Problem description: From the first line of the data through the line containing "two vinyl coats.", return each line exactly.

Extracted material:
* START *

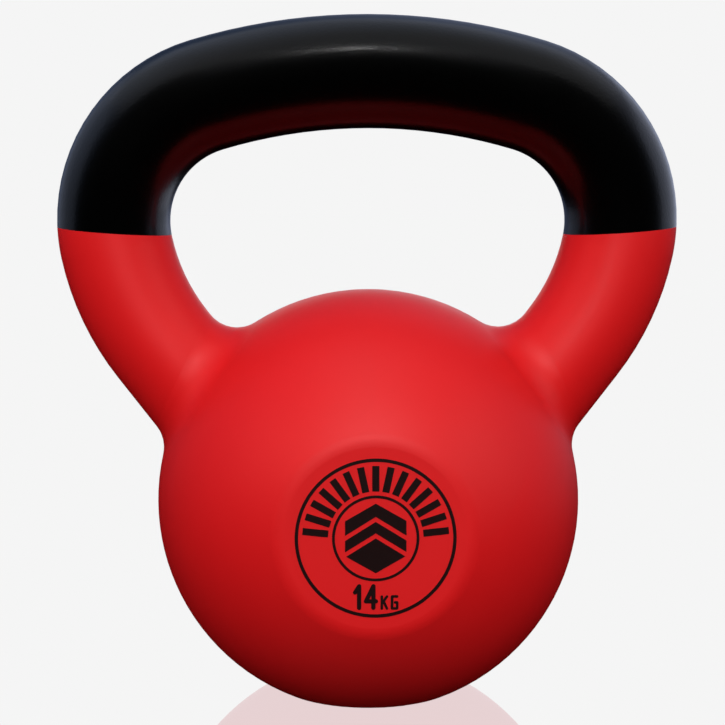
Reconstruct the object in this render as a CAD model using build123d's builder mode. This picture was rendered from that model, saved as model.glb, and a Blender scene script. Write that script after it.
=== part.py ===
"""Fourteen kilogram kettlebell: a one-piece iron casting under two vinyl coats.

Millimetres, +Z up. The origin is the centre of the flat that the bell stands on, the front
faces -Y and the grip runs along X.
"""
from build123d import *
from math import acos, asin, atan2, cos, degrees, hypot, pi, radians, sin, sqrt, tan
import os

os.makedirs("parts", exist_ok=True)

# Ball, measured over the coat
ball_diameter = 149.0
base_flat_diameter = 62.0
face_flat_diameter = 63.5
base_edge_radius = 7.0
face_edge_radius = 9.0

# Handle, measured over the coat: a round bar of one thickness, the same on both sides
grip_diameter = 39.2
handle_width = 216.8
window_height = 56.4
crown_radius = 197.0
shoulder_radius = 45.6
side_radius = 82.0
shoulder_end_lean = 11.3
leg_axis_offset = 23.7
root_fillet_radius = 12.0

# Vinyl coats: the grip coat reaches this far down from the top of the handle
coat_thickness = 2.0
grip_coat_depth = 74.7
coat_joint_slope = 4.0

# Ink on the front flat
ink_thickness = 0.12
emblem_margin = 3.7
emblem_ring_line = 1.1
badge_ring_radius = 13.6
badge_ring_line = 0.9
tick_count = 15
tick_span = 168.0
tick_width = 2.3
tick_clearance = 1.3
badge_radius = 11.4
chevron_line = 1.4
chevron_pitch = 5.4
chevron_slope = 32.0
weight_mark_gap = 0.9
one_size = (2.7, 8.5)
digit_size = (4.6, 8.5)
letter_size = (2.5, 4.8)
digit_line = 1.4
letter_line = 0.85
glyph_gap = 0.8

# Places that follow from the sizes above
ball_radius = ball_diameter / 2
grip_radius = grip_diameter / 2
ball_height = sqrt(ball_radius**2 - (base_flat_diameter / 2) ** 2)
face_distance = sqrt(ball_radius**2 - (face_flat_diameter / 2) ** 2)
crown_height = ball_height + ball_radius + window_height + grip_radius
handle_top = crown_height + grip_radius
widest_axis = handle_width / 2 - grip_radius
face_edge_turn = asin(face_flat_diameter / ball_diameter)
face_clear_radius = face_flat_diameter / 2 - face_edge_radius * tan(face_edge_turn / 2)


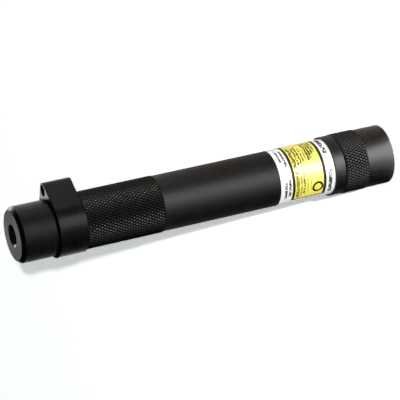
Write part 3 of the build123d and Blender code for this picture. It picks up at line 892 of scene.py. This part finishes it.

* END *

Response below:
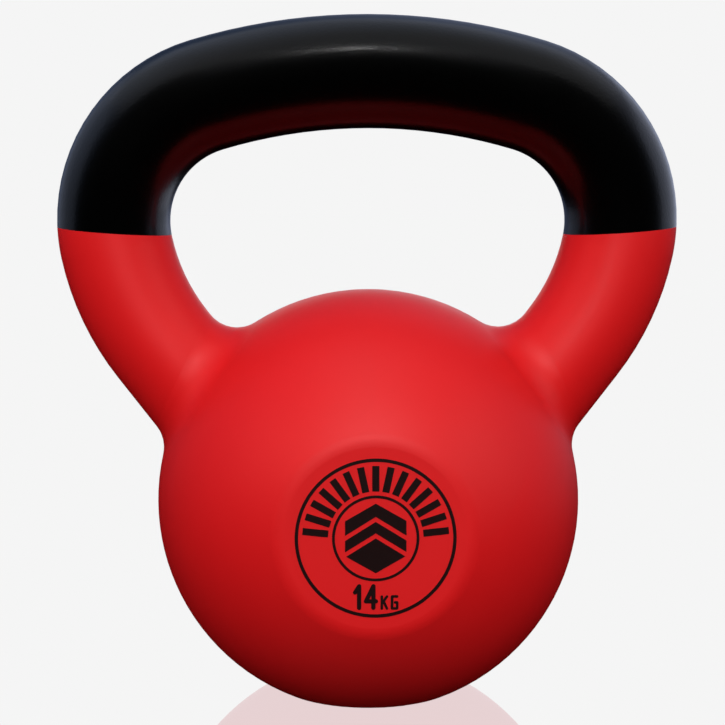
Reconstruct the object in this render as a CAD model using build123d's builder mode. This picture was rendered from that model, saved as model.glb, and a Blender scene script. Write that script after it.
=== part.py ===
"""Fourteen kilogram kettlebell: a one-piece iron casting under two vinyl coats.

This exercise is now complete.